Colegrove v. Green, 328 U.S. 549 (1946), was a United States Supreme Court case. Writing for a 4–3 plurality, Justice Felix Frankfurter held that the federal judiciary had no power to interfere with malapportioned Congressional districts. The Court held that the Elections Clause in Article I, section IV of the U.S. Constitution left to the legislature of each state the authority to establish the time, place, and manner of holding elections for Congressional Representatives, and that only Congress (and thus not the federal judiciary) could determine whether individual state legislatures had fulfilled their responsibility to secure fair representation for citizens.

However, in Baker v. Carr, 369 U.S. 186 (1962) the United States Supreme Court distinguished the Colegrove decision holding that malapportionment claims under the Equal Protection Clause of the Fourteenth Amendment were not exempt from judicial review under Article IV, Section 4, as the equal protection issue in this case was separate from any political questions.

The "one person, one vote" doctrine which requires electoral districts to be apportioned according to population, thus making each district roughly equal in population, was further cemented in the cases that followed Baker v. Carr, including Gray v. Sanders, 372 U.S. 368 (1963), which concerned state county districts; Reynolds v. Sims, 377 U.S. 533 (1964), which concerned state legislature districts; Wesberry v. Sanders, 376 U.S. 1 (1964), which concerned U.S. Congressional districts; and Avery v. Midland County, 390 U.S. 474 (1968), which concerned local government districts, a decision which was upheld in Board of Estimate of City of New York v. Morris, 489 U.S. 688 (1989).

== Ruling ==
Colegrove arose from the failure of Illinois to redistrict its Congressional delegation since 1901, despite internal migration that had left wide population disparities between various districts. Three voters sued, asserting what would now be known as malapportionment: a rural county of 1,000 and an urban county of 100,000 would have an equal vote.

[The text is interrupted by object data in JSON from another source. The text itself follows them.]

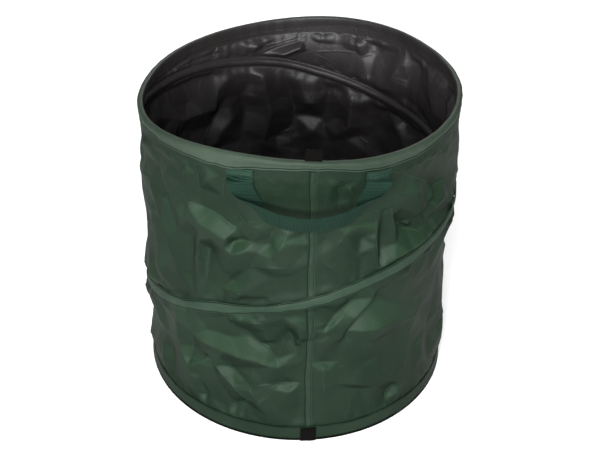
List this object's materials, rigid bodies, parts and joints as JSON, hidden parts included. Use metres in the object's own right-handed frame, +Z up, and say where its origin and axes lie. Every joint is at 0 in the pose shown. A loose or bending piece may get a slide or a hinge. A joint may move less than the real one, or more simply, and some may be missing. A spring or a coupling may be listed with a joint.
{
  "type": "pop up leaf bag",
  "caption": "Open-topped cloth cylinder bag held up by a spiral steel spring, with webbing carrying handles, a closing loop and a base tab.",
  "frame": {"origin": "middle of the underside, on the floor that the bag stands on", "axes": "+Z up along the bag's axis, -Y towards the front handle and the closing line, +X to the right seen from the front"},
  "size_m": [0.563, 0.6282, 0.5763],
  "materials": {
    "green_cloth": "coated woven polyester, dark green outside with a soft sheen, creased",
    "hem_cloth": "coated woven polyester, lighter grey green, stitched",
    "black_cloth": "black inner face of the cloth, soft sheen",
    "green_webbing": "ribbed dark green webbing, matt",
    "black_webbing": "black webbing, matt",
    "steel": "drawn spring wire and crimped sleeves, bare"
  },
  "bodies": {
    "base": {"base_panel": "green_cloth", "base_hem": "green_cloth", "base_binding": "black_webbing", "base_hoop": "steel", "base_ferrule": "steel", "base_tab": "black_webbing", "bag_wall": "green_cloth", "spiral_casing": "green_cloth", "spiral_sleeve": "black_cloth", "spiral_wire": "steel", "side_seam_upper": "green_cloth", "side_seam_lower": "green_cloth"},
    "rim": {"rim_hem": "hem_cloth", "rim_hoop": "steel", "rim_ferrule": "steel", "handle_end_front_left": "green_webbing", "handle_end_front_right": "green_webbing", "handle_end_back_left": "green_webbing", "handle_end_back_right": "green_webbing"},
    "front_handle": {"handle_front": "green_webbing"},
    "back_handle": {"handle_back": "green_webbing"},
    "closing_loop": {"rim_loop": "black_webbing"}
  },
  "joints": [
    {"name": "collapse", "type": "slide", "parent": "base", "child": "rim", "axis": [0, 0, -1], "range_m": [0, 0.5], "stiffness_N_per_m": 40, "springref_m": -0.15, "deforming": ["bag_wall", "spiral_casing", "spiral_sleeve", "spiral_wire", "side_seam_upper", "side_seam_lower"]},
    {"name": "handle_front_swing", "type": "hinge", "parent": "rim", "child": "front_handle", "pos_m": [0.0062, -0.2688, 0.5214], "axis": [-0.9997, -0.0231, 0], "range_deg": [0, 140]},
    {"name": "handle_back_swing", "type": "hinge", "parent": "rim", "child": "back_handle", "pos_m": [-0.0062, 0.2688, 0.5214], "axis": [0.9997, 0.0231, 0], "range_deg": [0, 140]},
    {"name": "rim_loop_fold", "type": "hinge", "parent": "rim", "child": "closing_loop", "pos_m": [0.009, -0.2726, 0.5567], "axis": [1, 0, 0], "range_deg": [-90, 70]}
  ]
}
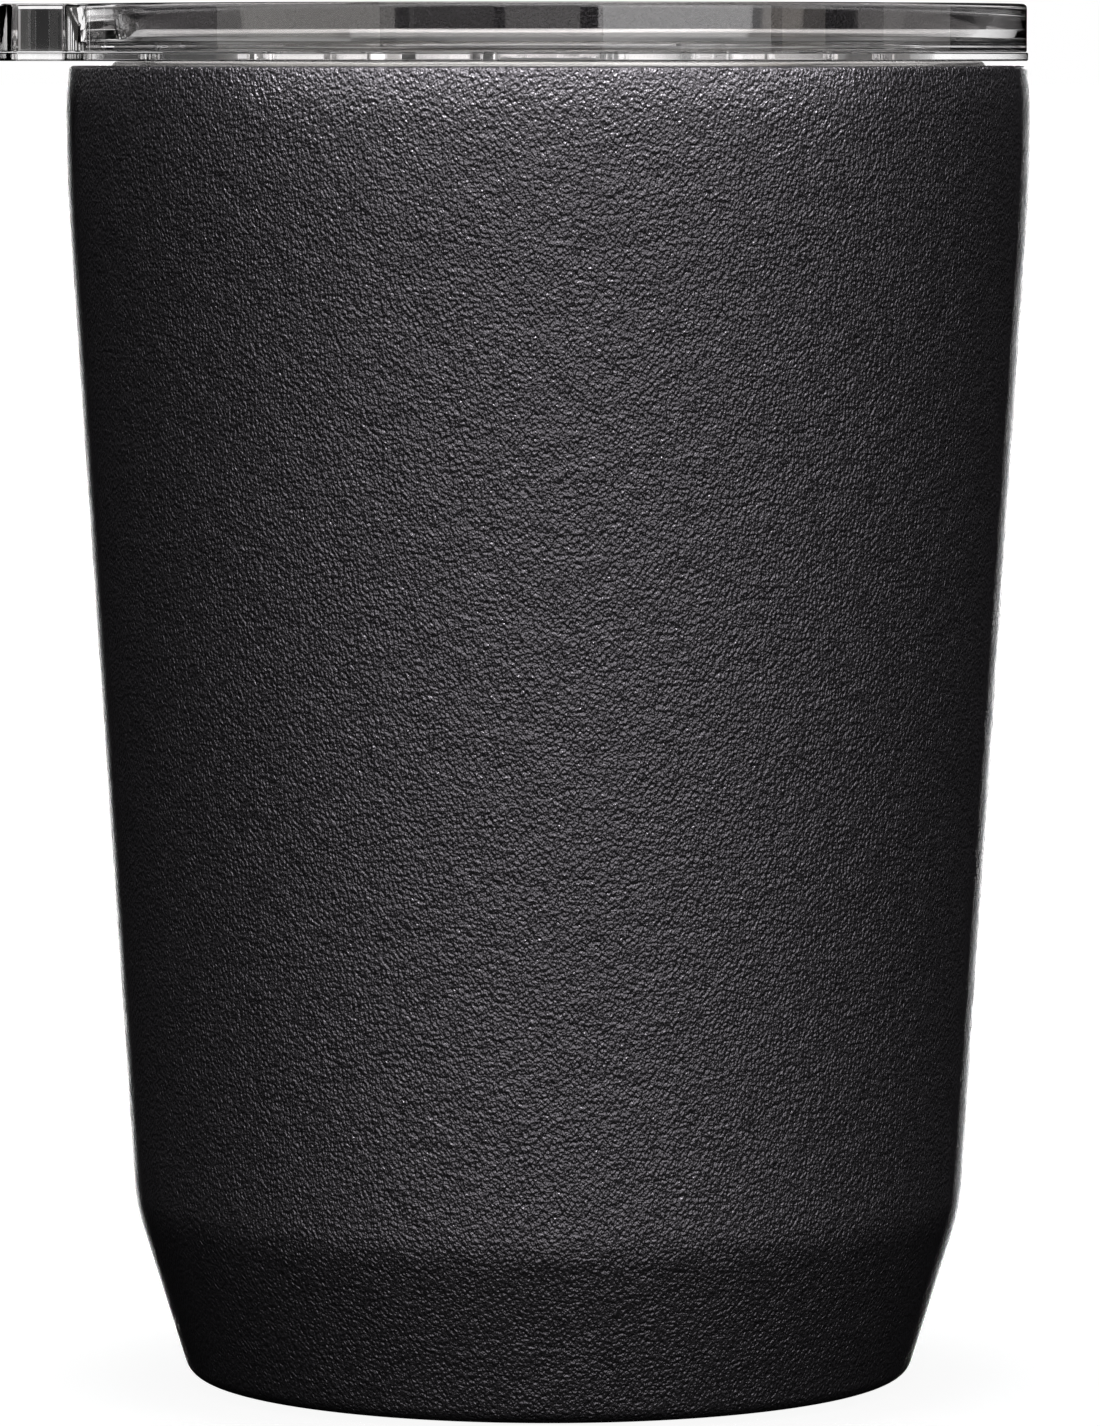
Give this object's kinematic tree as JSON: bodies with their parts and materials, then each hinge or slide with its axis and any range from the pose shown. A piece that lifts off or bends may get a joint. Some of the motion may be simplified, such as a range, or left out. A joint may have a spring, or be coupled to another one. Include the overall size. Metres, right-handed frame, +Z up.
{
  "type": "insulated tumbler",
  "caption": "Double-wall vacuum-insulated steel tumbler with a clear press-in lid, a pull tab and a turning closed, sip or straw selector.",
  "frame": {"origin": "centre of the foot pad's underside, on the floor, on the cup's axis", "axes": "+Z up along the cup's axis, -X towards the lid's pull tab, +X towards the sip opening"},
  "size_m": [0.0895, 0.084, 0.1204],
  "materials": {
    "coated_steel": "textured powder coat, semi-matt black",
    "steel": "electropolished stainless steel",
    "foil": "bright foil",
    "getter_metal": "sintered zirconium alloy",
    "seal_glass": "melted sealing glass",
    "clear_plastic": "clear copolyester, polished",
    "dark_silicone": "matt silicone",
    "clear_silicone": "translucent silicone",
    "adhesive": "acrylic adhesive film"
  },
  "bodies": {
    "cup": {"outer_wall": "coated_steel", "base_plate": "steel", "vacuum_seal_bead": "seal_glass", "pad_adhesive": "adhesive", "foot_pad": "dark_silicone", "liner_wall": "steel", "liner_bottom": "steel", "reflective_foil": "foil", "getter_clip": "steel", "getter_pellet": "getter_metal"},
    "lid": {"lid_top": "clear_plastic", "lid_plug": "clear_plastic", "lid_gasket": "clear_silicone", "sip_seal": "clear_silicone", "straw_seal": "clear_silicone", "vent_seal": "clear_silicone"},
    "selector": {"selector_dial": "clear_plastic", "pivot_o_ring": "clear_silicone", "tension_washer": "clear_silicone", "pivot_cap": "clear_plastic"}
  },
  "joints": [
    {"name": "lid_lift", "type": "slide", "parent": "cup", "child": "lid", "axis": [0, 0, 1], "range_m": [0, 0.04]},
    {"name": "selector_turn", "type": "hinge", "parent": "lid", "child": "selector", "pos_m": [0, 0, 0.1166], "axis": [0, 0, 1], "range_deg": [-50, 50]}
  ]
}
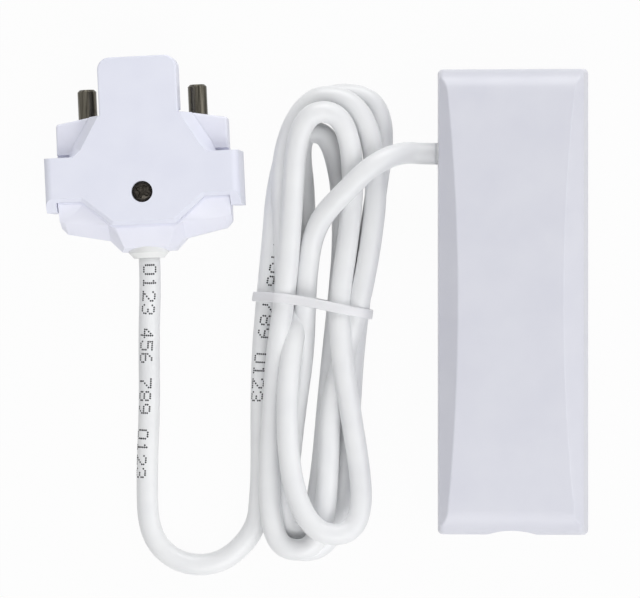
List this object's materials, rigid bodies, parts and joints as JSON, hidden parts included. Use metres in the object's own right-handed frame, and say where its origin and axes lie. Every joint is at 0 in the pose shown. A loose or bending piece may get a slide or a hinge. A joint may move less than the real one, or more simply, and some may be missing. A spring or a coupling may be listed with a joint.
{
  "type": "water leak sensor",
  "caption": "Flat battery housing with an arched, bevelled cover and a bracketed floor probe with metal contact pins, joined by a white lead tied in a hank.",
  "frame": {"origin": "centre of the housing's flat back face, on the surface that everything lies on", "axes": "+X across the housing away from the probe, +Y along the housing towards the lead's end, +Z out of the front face"},
  "size_m": [0.1282, 0.1232, 0.024],
  "materials": {
    "housing_white": "fine satin moulding, cool white",
    "probe_white": "fine satin moulding, cool white",
    "bracket_white": "fine satin moulding, cool white",
    "jacket_white": "smooth PVC jacket",
    "tie_nylon": "natural nylon",
    "pin_nickel": "dark nickel plate, turned",
    "screw_nickel": "dark nickel plate",
    "zinc": "bright zinc plate",
    "tin": "tinned brass",
    "gland_rubber": "pale yellowish elastomer",
    "board_green": "solder mask over glass fibre",
    "can_tin": "tinned screening can",
    "chip_black": "moulded package",
    "crystal_steel": "plain can",
    "terminal_green": "moulded polyamide",
    "switch_black": "moulded body",
    "plunger_white": "moulded plunger",
    "capacitor_can": "bare drawn can",
    "cell_can": "plain steel can with a clear sleeve",
    "contact_spring": "nickel plated spring sheet",
    "wire_red": "PVC insulation",
    "wire_black": "PVC insulation",
    "wire_brown": "PVC insulation",
    "wire_blue": "PVC insulation",
    "copper": "bare copper wire"
  },
  "bodies": {
    "housing": {"back_base": "housing_white", "circuit_board": "board_green", "board_screws": "zinc", "radio_module": "can_tin", "controller_chip": "chip_black", "crystal_can": "crystal_steel", "buffer_capacitor": "capacitor_can", "terminal_block": "terminal_green", "terminal_screws": "zinc", "tamper_switch": "switch_black", "antenna_wire": "copper", "battery_cell": "cell_can", "contact_positive": "contact_spring", "contact_negative": "contact_spring", "lead_red": "wire_red", "lead_black": "wire_black", "cable_clamp": "bracket_white", "clamp_screws": "zinc", "cable_end": "jacket_white", "core_brown": "wire_brown", "core_blue": "wire_blue", "probe_body": "probe_white", "probe_base_plate": "probe_white", "mounting_bracket": "bracket_white", "contact_pin_left": "pin_nickel", "contact_pin_right": "pin_nickel", "pin_nuts": "tin", "solder_tags": "tin", "bracket_screw": "screw_nickel", "probe_gland": "gland_rubber", "probe_core_brown": "wire_brown", "probe_core_blue": "wire_blue", "cord_to_housing": "jacket_white", "cord_hank": "jacket_white", "cord_to_probe": "jacket_white", "hank_tie": "tie_nylon"},
    "cover": {"front_cover": "housing_white"},
    "plunger": {"tamper_plunger": "plunger_white"}
  },
  "joints": [
    {"name": "cover_swing", "type": "hinge", "parent": "housing", "child": "cover", "pos_m": [0, 0.05447, 0.0045], "axis": [-1, 0, 0], "range_deg": [0, 75]},
    {"name": "tamper_press", "type": "slide", "parent": "housing", "child": "plunger", "axis": [0, 0, 1], "range_m": [-0.00025, 0], "stiffness_N_per_m": 400}
  ]
}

The court characterized the case as "an appeal to the federal courts to reconstruct the electoral process of Illinois in order that it may be adequately represented in the councils of the Nation. Because the Illinois legislature has failed to revise its Congressional Representative districts in order to reflect great changes, during more than a generation, in the distribution of its population, we are asked to do this, as it were, for Illinois." The court decided that this was a nonjusticiable question: "The remedy for unfairness in districting is to secure State legislatures that will apportion properly, or to invoke the ample powers of Congress."

== Dissent by Justice Black ==
Dissenting, Justice Hugo Black argued that the Constitution required each citizen's vote carry equal weight. "While the Constitution contains no express provision requiring that congressional election districts established by the States must contain approximately equal populations," Black wrote, "the constitutionally guaranteed right to vote, and the right to have one's vote counted clearly imply the policy that state election systems, no matter what their form, should be designed to give approximately equal weight to each vote cast." Black thought it wrong that a citizen living in a district of 900,000 people had a much smaller percentage of a vote than someone living in a district with 112,000.

== Plurality opinion ==
The Colegrove case was decided by a 4–3 plurality. Plurality opinions result when a majority of Justices (usually five or more but in this rare occasion, four) agree on the result in a particular case but no single rationale or opinion garners five votes. The case was voted on by seven rather than nine justices because Chief Justice Stone had just died, and Justice Robert Jackson had taken leave to serve as chief prosecutor of the Nuremberg Trials.

== Aftermath ==
The plaintiff responded with a second suit demonstrating that the Illinois State Legislature districts were even more malapportioned than the Congressional districts. This second case arrived as appeal to the Supreme Court in Colegrove v. Barrett, 330 U.S. 804 (1947) for which Frankfurter was with the majority again issuing Per Curiam dismissal for want of a substantial federal question.

Critics of Colegrove complained that it deprived state citizens of federal remedies, and that the outdated apportionments – dating to 1901,
45 years prior – were the vehicle by which rural, conservative interests were allowed to keep a disproportionate influence over the country's politics. Until it was overruled by Baker, Colegrove made it almost impossible for citizens' groups to get help from the federal courts in apportioning legislative and congressional districts.

An exception to the reach of Colegrove was allowed in a 1960 case called Gomillion v. Lightfoot, in which the appellants showed that the boundary lines of a district in Alabama had deliberately been drawn to minimize the voting rights of black residents. Frankfurter wrote the opinion in this case as well, making sure that Colegrove would not be seen as allowing blatant racial gerrymandering by recasting the issue as a Fifteenth Amendment case.

One week after the Gomillion ruling was handed down, Justice Black persuaded his colleagues to hear arguments in Baker v. Carr, the case which would ultimately overrule Colegrove.